Changer les mentalités est autrement plus difficile que de voter une loi mais il est absolument nécessaire de ne pas cloisonner les étudiants en fonction de leur diplôme. À défaut, on restera bloqués dans un cercle vicieux où l’étudiant choisit une formation très spécialisée pour pouvoir prétendre à un certain type d’emploi, et se trouve sans solution quand le secteur n’embauche pas. Au Royaume-Uni, des diplômés en histoire peuvent travailler dans le secteur de la finance, pourvu qu’ils aient démontré les capacités d’adaptation nécessaires. D’autre part, il faut aussi que les parents et les professeurs soient à l’écoute des plus jeunes pour leur permettre de trouver la voie dans laquelle ils s’épanouiront, au lieu de leur imposer le schéma classique d’une formation généraliste après-bac.

La mobilité, oui mais laquelle ?

Le Parlement Européen doit discuter cette semaine du programme Erasmus plus (à l’occasion de la session plénière de novembre). La mobilité en Europe est considérée par beaucoup comme une solution adaptée à la crise du chômage des jeunes. Combien de diplômés espagnols et grecs se sont-ils déjà installés en Allemagne depuis deux ans ?

Erasmus pour tous devrait permettre aux étudiants comme aux apprentis de vivre quelque mois dans un autre pays européen. C’est indéniablement un plus dans le parcours des jeunes, qui en apprennent beaucoup sur eux-mêmes et prennent confiance en leurs capacités.
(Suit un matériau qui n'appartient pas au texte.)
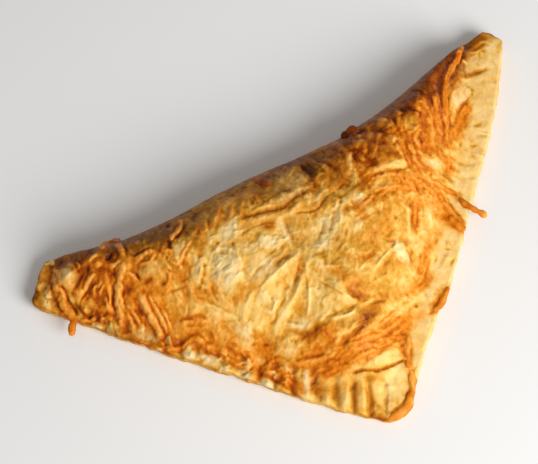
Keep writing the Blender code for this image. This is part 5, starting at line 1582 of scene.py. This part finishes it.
# ------------------------------------------------------------------------------------------------------
# The free strands of cheese: gratings that kept their round form on the dough or that run out over its
# edge, where they hang down a little. They melted fast to the pastry and browned.
# ------------------------------------------------------------------------------------------------------

# Sides of a strand's tube, and as shares of its width its half height and how far its middle is lifted.
STRAND_SIDES = 12
STRAND_HALF_HEIGHT = 0.30
STRAND_LIFT = -0.02

# Where a strand runs out over the edge, it starts from the rim's height, taken this far in towards the
# middle of the puff, and sags a little more the farther out it is.
EDGE_HOLD = 0.8
PUFF_MIDDLE = (-4.6, 4.8)
SAG = 0.12


def resting_line(path):
    """Height of the pastry along a path, or of its edge where the path runs out over it."""
    gap, _ = distance_and_arc(path, np.vstack([OUTLINE[::4], OUTLINE[:1]]))
    out = ~inside(path, OUTLINE)
    toward = np.array(PUFF_MIDDLE) - path
    toward = toward / np.linalg.norm(toward, axis=1)[:, None]
    held = np.where(out[:, None], path + toward * (gap[:, None] + EDGE_HOLD), path)
    return sheet_values(held)[0]["height"] - np.where(out, SAG * gap**1.3, 0.0)


def smoothed(values):
    """A line of values with its kinks evened out; its ends stay."""
    for _ in range(3):
        values = np.concatenate([values[:1], (values[:-2] + 2 * values[1:-1] + values[2:]) / 4, values[-1:]])
    return values


def tube_faces(count):
    """Faces of a tube of so many rings, with a vertex that closes it at each end."""
    sides, faces = STRAND_SIDES, []
    for k in range(count - 1):
        here, there = k * sides, (k + 1) * sides
        for side in range(sides):
            after = (side + 1) % sides
            faces.append((here + side, here + after, there + after, there + side))
    first, last, end = count * sides, count * sides + 1, (count - 1) * sides
    for side in range(sides):
        after = (side + 1) % sides
        faces.append((first, after, side))
        faces.append((last, end + side, end + after))
    return faces


def strand(width, brown, path, rest, number):
    """Vertices, faces and values of one strand."""
    count, sides = len(path), STRAND_SIDES
    length = arc_lengths(path)[-1]
    share = np.linspace(0.0, 1.0, count)
    line = np.column_stack([share * length / 2.6, np.full(count, number * 3.1)])
    ahead = np.gradient(path, axis=0)
    ahead = ahead / np.linalg.norm(ahead, axis=1)[:, None]
    sway = noise_at(line, 1.0, 51) * 0.15 * width
    path = path + np.column_stack([-ahead[:, 1], ahead[:, 0]]) * sway[:, None]
    along = np.gradient(np.column_stack([path, rest]), axis=0)
    along = along / np.linalg.norm(along, axis=1)[:, None]
    across = np.cross([0.0, 0.0, 1.0], along)
    across = across / np.linalg.norm(across, axis=1)[:, None]
    up = np.cross(along, across)
    ends = np.clip(np.minimum(share, 1.0 - share) * length / (1.1 * width), 0.0, 1.0)
    taper = (0.12 + 0.88 * np.sqrt(1.0 - (1.0 - ends) ** 2)) * (1.0 + 0.22 * noise_at(line, 1.0, 52))
    middle = np.column_stack([path, rest]) + up * (STRAND_LIFT * width)
    angle = 2 * math.pi * np.arange(sides) / sides
    grid = np.column_stack([np.repeat(share * length / 1.3, sides), np.tile(np.sin(angle), count) + number])
    bumps = 1.0 + 0.20 * noise_at(grid, 1.0, 53).reshape(count, sides)
    wide = (np.cos(angle)[None] * 0.5 * bumps)[..., None] * across[:, None]
    tall = (np.sin(angle)[None] * STRAND_HALF_HEIGHT * bumps)[..., None] * up[:, None]
    rings = middle[:, None] + (wide + tall) * (width * taper)[:, None, None]
    vertices = np.vstack([rings.reshape(-1, 3), middle[:1], middle[-1:]])
    patchy = brown + 0.05 + 0.12 * noise_at(line, 1.0, 54)
    browning = np.concatenate([np.repeat(patchy, sides), patchy[:1], patchy[-1:]])
    # 1 on top of the tube and 0 underneath: the material paints light on the tops and shade on the
    #                                        undersides.
    crest = np.concatenate([np.tile(0.5 + 0.5 * np.sin(angle), count), [0.5, 0.5]])
    return vertices, tube_faces(count), browning, crest


def strands():
    """All the free strands as one mesh."""
    rests = resting_line(np.vstack([path for _, _, path in free_strands]))
    vertices, faces, browning, crest, made, used = [], [], [], [], 0, 0
    for number, (width, brown, path) in enumerate(free_strands):
        rest = smoothed(rests[used : used + len(path)])
        used += len(path)
        points, new_faces, brown_here, high = strand(width, brown, path, rest, number)
        vertices.append(points)
        faces += [tuple(k + made for k in face) for face in new_faces]
        browning.append(brown_here)
        crest.append(high)
        made += len(points)
    attributes = {"browning": np.clip(np.concatenate(browning), 0.0, 1.0), "crest": np.concatenate(crest)}
    return new_piece("melted_cheese_strands", np.vstack(vertices), faces, attributes)


cheese_strands = strands()

# Browned cheese: orange, a little greasy and so glossier than dough, with painted shade on the undersides of
# the strands and painted light on their tops.
cheese_strands.data.materials.append(
    baked_surface("browned_cheese", False, roughness=0.4, painted_relief_shade=0.30, fat=0.12)
)
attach(cheese_strands, "root")
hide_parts("spinach_feta_puff")

# ------------------------------------------------------------------------------------------------------
# The studio: a plain pale floor, one soft lamp to the right of the camera, light all round, and the
# camera looking down at 70 degrees.
# ------------------------------------------------------------------------------------------------------

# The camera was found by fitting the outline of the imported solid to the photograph's. The lamp lies to
# the right of the picture, towards its lower edge and up, in these shares.
CAMERA = {"azimuth": -28.955, "elevation": 70.0, "distance": 500.0, "lens": 95.16, "sensor": 36.0}
CAMERA_TARGET = (-14.785, 23.756, 10.0)
LAMP = {"right": 0.62, "down": 0.56, "height": 0.62, "distance": 900.0, "size": 640.0, "watts": 8.95}
SKY_STRENGTH = 0.33
FLOOR_SIZE = 3000.0


def studio_floor():
    """A large flat floor of matt off-white board, which throws back hardly any shine."""
    half = FLOOR_SIZE / 2
    corners = [(-half, -half, 0.0), (half, -half, 0.0), (half, half, 0.0), (-half, half, 0.0)]
    floor = new_piece("studio_floor", corners, [(0, 1, 2, 3)], {})
    board = bpy.data.materials.new("matt_white_board")
    board.use_nodes = True
    shader = board.node_tree.nodes["Principled BSDF"]
    shader.inputs["Base Color"].default_value = (*linear("#F4F3F1"), 1.0)
    shader.inputs["Roughness"].default_value = 0.9
    floor.data.materials.append(board)
    return floor


studio_floor()

azimuth, elevation = math.radians(CAMERA["azimuth"]), math.radians(CAMERA["elevation"])
level = math.cos(elevation)
right = Vector((math.cos(azimuth), math.sin(azimuth), 0.0))
down = Vector((math.sin(azimuth), -math.cos(azimuth), 0.0))
back = Vector((math.sin(azimuth) * level, -math.cos(azimuth) * level, math.sin(elevation)))
target = Vector(CAMERA_TARGET) * MM

camera_data = bpy.data.cameras.new("camera")
camera_data.lens = CAMERA["lens"]
camera_data.sensor_width = CAMERA["sensor"]
camera_data.clip_start = 0.01
camera = bpy.data.objects.new("camera", camera_data)
camera.location = target + back * CAMERA["distance"] * MM
camera.rotation_euler = back.to_track_quat("Z", "Y").to_euler()
bpy.context.scene.collection.objects.link(camera)
bpy.context.scene.camera = camera

lamp_way = (right * LAMP["right"] + down * LAMP["down"] + Vector((0.0, 0.0, LAMP["height"]))).normalized()
lamp_data = bpy.data.lights.new("soft_lamp", "AREA")
lamp_data.shape = "DISK"
lamp_data.size = LAMP["size"] * MM
lamp_data.energy = LAMP["watts"]
lamp = bpy.data.objects.new("soft_lamp", lamp_data)
lamp.location = lamp_way * LAMP["distance"] * MM
lamp.rotation_euler = lamp_way.to_track_quat("Z", "Y").to_euler()
bpy.context.scene.collection.objects.link(lamp)

sky = bpy.data.worlds.new("sky")
sky.use_nodes = True
sky.node_tree.nodes["Background"].inputs["Color"].default_value = (1.0, 1.0, 1.0, 1.0)
sky.node_tree.nodes["Background"].inputs["Strength"].default_value = SKY_STRENGTH
bpy.context.scene.world = sky
bpy.context.scene.view_settings.view_transform = "Standard"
Mais présenter Erasmus comme LA solution serait méconnaître le sentiment de ces jeunes émigrés qui pour une grande partie n’ont laissé que par nécessité matérielle leur terre d’attache et leur famille. Je doute que l’Europe souhaite avoir cette image de broyeuse de vie personnelle.

Des solutions concrètes pour la France

Comment donc redonner espoir à ceux qui entrent sur le marché du travail en France ? Nous l’avons dit, cela implique une meilleure mobilité sur le marché du travail. Passerelles entre les formations. Intégration professionnelle anticipée par le développement de l’apprentissage dans toutes les filières. Mobilité entre les secteurs d’activité, lorsque le premier emploi ne répond pas aux attentes ; cela suppose de sécuriser la démission en droit du travail français.
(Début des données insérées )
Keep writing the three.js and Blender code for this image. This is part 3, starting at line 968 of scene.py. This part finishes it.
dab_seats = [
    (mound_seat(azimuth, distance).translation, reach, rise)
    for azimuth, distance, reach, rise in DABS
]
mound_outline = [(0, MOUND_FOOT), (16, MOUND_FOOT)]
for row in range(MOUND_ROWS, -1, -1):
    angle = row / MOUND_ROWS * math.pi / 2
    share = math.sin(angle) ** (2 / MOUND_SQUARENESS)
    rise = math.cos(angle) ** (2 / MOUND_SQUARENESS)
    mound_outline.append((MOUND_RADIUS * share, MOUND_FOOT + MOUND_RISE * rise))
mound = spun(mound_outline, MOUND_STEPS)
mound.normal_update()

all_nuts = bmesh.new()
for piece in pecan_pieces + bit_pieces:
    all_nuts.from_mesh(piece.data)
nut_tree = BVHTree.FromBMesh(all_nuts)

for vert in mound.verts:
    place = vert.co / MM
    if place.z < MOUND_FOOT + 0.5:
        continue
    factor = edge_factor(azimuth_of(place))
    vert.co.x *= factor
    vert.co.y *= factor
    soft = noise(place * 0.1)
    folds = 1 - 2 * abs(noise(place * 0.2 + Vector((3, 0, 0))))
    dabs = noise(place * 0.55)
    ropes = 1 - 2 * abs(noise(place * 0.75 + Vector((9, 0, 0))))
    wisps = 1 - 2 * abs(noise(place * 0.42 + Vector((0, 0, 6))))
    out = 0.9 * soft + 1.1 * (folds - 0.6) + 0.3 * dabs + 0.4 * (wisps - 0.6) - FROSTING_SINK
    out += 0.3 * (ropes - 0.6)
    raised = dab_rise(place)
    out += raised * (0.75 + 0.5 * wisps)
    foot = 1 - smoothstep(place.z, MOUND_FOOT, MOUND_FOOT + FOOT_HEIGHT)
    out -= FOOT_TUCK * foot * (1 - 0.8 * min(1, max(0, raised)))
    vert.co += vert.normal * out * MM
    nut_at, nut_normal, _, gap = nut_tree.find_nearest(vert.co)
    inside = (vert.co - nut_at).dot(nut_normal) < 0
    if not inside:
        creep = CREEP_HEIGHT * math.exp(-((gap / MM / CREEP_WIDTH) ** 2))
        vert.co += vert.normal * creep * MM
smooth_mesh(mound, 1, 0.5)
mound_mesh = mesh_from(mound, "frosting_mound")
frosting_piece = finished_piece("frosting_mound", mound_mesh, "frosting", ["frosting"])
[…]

En effet, un employé qui démissionne est privé d’allocations chômage , ce qui peut bloquer les jeunes dans un emploi qui ne leur correspond pas forcément. Enfin, mobilité territoriale : au XXIème siècle, cultiver la terre de sa province d’origine ou être employé par la même usine que son père n’est clairement plus la norme.

À chacun de prendre sa part de responsabilité personnelle dans la recherche d’un emploi ; à l’Europe de faire en sorte que la mobilité soit vécue comme un choix et non comme une contrainte.

Notes

[1Table Ronde « l’emploi des jeunes et l’Europe », organisée par les Young Democrats for Europe, samedi 16 novembre, en présence de Bernard Gomel (chercheur), Marielle de Sarnez (députée européenne), Henri Malosse (Conseil Économique et Social Européen) et Alexis Govciyan (conseiller régional d’Ile-de-France).

Vos commentaires
  • Le 19 novembre 2013 à 14:37, par tnemessiacne En réponse à : La garantie jeune, de l’argent sans vision ?

    Article intéressant.

    "Une solution serait d’utiliser les ressources financières de la « Garantie jeune » pour exonérer de charges tous les premiers emplois pendant un an par exemple, le temps pour le jeune de devenir productif pour l’entreprise."
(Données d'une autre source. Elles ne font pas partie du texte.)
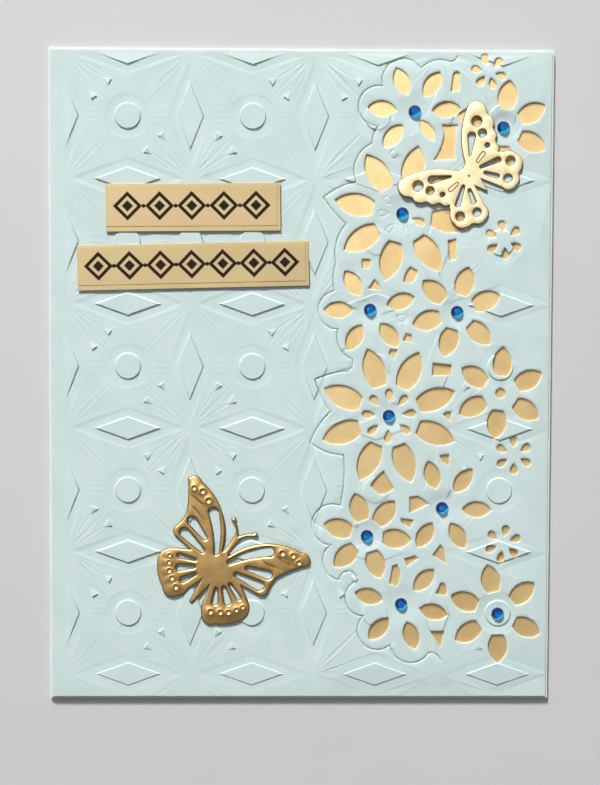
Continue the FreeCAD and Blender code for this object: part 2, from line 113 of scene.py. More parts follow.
def patchy(material, size, detail, low, high, first, second):
    """Two colours in patches of a size in mm that run into each other."""
    patches = between(material, add_noise(material, size, detail), low, high, first, second)
    feed(material, patches, "Base Color")


def dress(node, material):
    """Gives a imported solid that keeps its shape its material."""
    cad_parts[node].data.materials.clear()
    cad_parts[node].data.materials.append(material)


white_card = new_surface("white_card", card_white, 0.62)
patchy(white_card, 2.5, 3.0, 0.35, 0.7, card_white, card_shade)
tooth = add_bump(white_card, add_noise(white_card, 0.12, 4.0), 0.012)
feed(white_card, tooth, "Normal")
dress("card_base", white_card)


# ------------------------------------ Gold backing
# A sheet of thin card with a gold mirror film, glued behind the cut flowers and seen through them only.
# The film is brushed up and down, and has small crinkles where it came loose from its card.

gold_light = (0.80, 0.60, 0.30, 1)
gold_deep = (0.66, 0.46, 0.20, 1)


def laid_over(material, pattern, weight, ground):
    """The sum of a pattern times its weight and the pattern that it lies on."""
    total = material.node_tree.nodes.new("ShaderNodeMath")
    total.operation = "MULTIPLY_ADD"
    total.inputs[1].default_value = weight
    material.node_tree.links.new(pattern, total.inputs[0])
    material.node_tree.links.new(ground, total.inputs[2])
    return total.outputs["Value"]


gold_film = new_surface("gold_film", gold_light, 0.4, 0.68)
brushing = add_noise(gold_film, 0.2, 3.0, stretch=(0.7, 4, 1))
film_tone = laid_over(gold_film, brushing, 0.6, add_noise(gold_film, 7.0, 2.0))
feed(gold_film, between(gold_film, film_tone, 0.5, 1.1, gold_deep, gold_light), "Base Color")
film_normal = add_bump(gold_film, brushing, 0.01, 0.5)
crinkles = add_noise(gold_film, 1.3, 4.0)
crinkle_areas = between(gold_film, crinkles, 0.66, 0.8, (0, 0, 0, 1), (1, 1, 1, 1))
feed(gold_film, add_bump(gold_film, crinkle_areas, 0.05, 0.6, film_normal), "Normal")
dress("gold_backing", gold_film)


# ------------------------------------ Embossed panel
# Pale aqua paper, pressed between plates with a lattice of diamonds, discs and star rays, then die-cut with
# flowers down the right side. The die rolls the rims of its cuts down and flattens the lattice round them.
# The pressing needs an exact height at every fold, so the sheet is triangulated from its cuts and folds.

panel_bottom = 1.3
panel_top = 1.6
panel_margin = 0.5
relief_height = 0.3
relief_top = 1.9
lattice_columns, lattice_rows = 4, 6
lattice_step = 26.65
star_x = 3.65
star_y = 5.35
lying_diamond = (14.6, 5.2)
standing_diamond = (6.0, 15.0)
disc_radius = 2.9
slope = 0.3
tray_depth = 0.07
tray_flank = 0.4
tray_half_length = 11.8
tray_half_width = 4.35
tray_radius = 4.6
dart_reach = 11.5
dart_length = 2.2
dart_width = 1.5
dart_height = 0.34
dart_flank = 0.22
dart_spread = 12.0
ray_height = 0.058
long_ray_half, short_ray_half, bar_half = 0.24, 0.26, 0.22
fold_half, fold_depth = 0.2, 0.12
mark_half, mark_depth = 0.14, 0.1
flower_press, outer_press, foot_press = 0.35, 0.9, 0.6
plain_left, plain_edge = 3.2, 1.2
rim_roll, rim_drop = 0.36, 0.13
edge_roll, edge_drop = 0.2, 0.04
stand_off = 0.35
wings_x, wings_y = 90.2, 112.9
wings_radius = 12
wings_hold = 0.6
slit_width, slit_foot = 0.2, 0.02
blade_width = 0.14
arc_step = 0.34
near_by = 0.5

aqua = (0.64, 0.765, 0.74, 1)
aqua_shade = (0.60, 0.73, 0.705, 1)
# Paler aqua of the cut walls, partly the paper's own paler middle and partly a painted highlight.
aqua_core_and_highlight = (0.83, 0.87, 0.84, 1)


def along_bows(corners, closed=True):
    """Points along sides that bow out to the right of their direction by bow times their length."""
    points = []
    ends = corners[1:] + corners[:1] if closed else corners[1:]
    for (x, y, bow), end in zip(corners, ends):
        across_x, across_y = end[0] - x, end[1] - y
        half = 2 * math.atan(2 * bow)
        length = math.hypot(across_x, across_y)
        arc = length * (half / math.sin(half) if half else 1)
        runs = max(2, math.ceil(arc / arc_step)) if half else 1
        points.append((x, y))
        for run in range(1, runs):
            turn = half * (2 * run / runs - 1)
            along = (1 + math.sin(turn) / math.sin(half)) / 2
            out = (math.cos(turn) - math.cos(half)) / (2 * math.sin(half))
            points.append((x + across_x * along + across_y * out, y + across_y * along - across_x * out))
    if not closed:
        points.append(corners[-1][:2])
    return points


def petal(length, width, base=0.0):
    """Leaf along +X with a pointed tip, and at the start a point or a straight base."""
    if base:
        bow = (width / 2 - base / 4) / math.hypot(length, base / 2)
        return along_bows([(0, -base / 2, bow), (length, 0, bow), (0, base / 2, 0)])
    return along_bows([(0, 0, width / 2 / length), (length, 0, width / 2 / length)])


def drop(length, width):
    """Drop along +X, pointed at its start and round at its end."""
    turns = [2 * math.pi * k / 18 for k in range(18)]
    return [(length * (1 - math.cos(t)) / 2, 0.65 * width * math.sin(t) * math.sin(t / 2)) for t in turns]


def round_line(x, y, radius, parts=40):
    turns = [2 * math.pi * k / parts for k in range(parts)]
    return [(x + radius * math.cos(t), y + radius * math.sin(t)) for t in turns]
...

    Dans le même ordre d’idée un jeune homme politique avait une fois proposé l’idée suivante. Elle peut paraitre étonnante voire plus mais si quelqu’un a une contradiction sur la question elle est la bienvenue. Voici l’idée :

    Les personnes au chômage perçoivent des allocations, il pourrait être intéressant de dire aux entreprises, embauchez un chômeur on (État) s’occupe de son salaire, vous n’avez rien à payer ou presque. Ainsi on transfert les allocations vers un salaire, puis si l’employé fait preuve d’une réelle production alors le patron se charge de payer le salaire et même si engage par contrat.

    Les employeurs sont très frileux à recruter des nouvelles têtes. Mais là, ils n’ont rien à perdre, tout à gagner. Et ceci peut bénéficier à l’ensemble de l’économie en regroupant plusieurs sensibilités différentes c’est comme ça qu’on innove et qu’on progresse en jouant vraiment le jeu. Et en évitant les postures.

    Concernant l’autre idée de l’article, Erasmus, une des dimensions importante de l’Union européenne c’est la diversité des langues. Ceci est un débat concernant l’Europe. Cette diversité est une force pour l’Europe, car chaque langue véhiculent des imaginaires différents, même une même langue en fonction de régions différentes. C’est cette diversité d’imaginaires qui permet le progrès, la confrontation d’idées permet l’émergence de nouvelles idées. A + B = C

    Tout ça pour dire qu’il est essentiel pour l’Union européenne de financer des cours de langues gratuits aux citoyens qui le souhaitent. C’est une évidence mais pourquoi celà n’existe pas encore. Et sur ce point le retour sur investissement sera très important.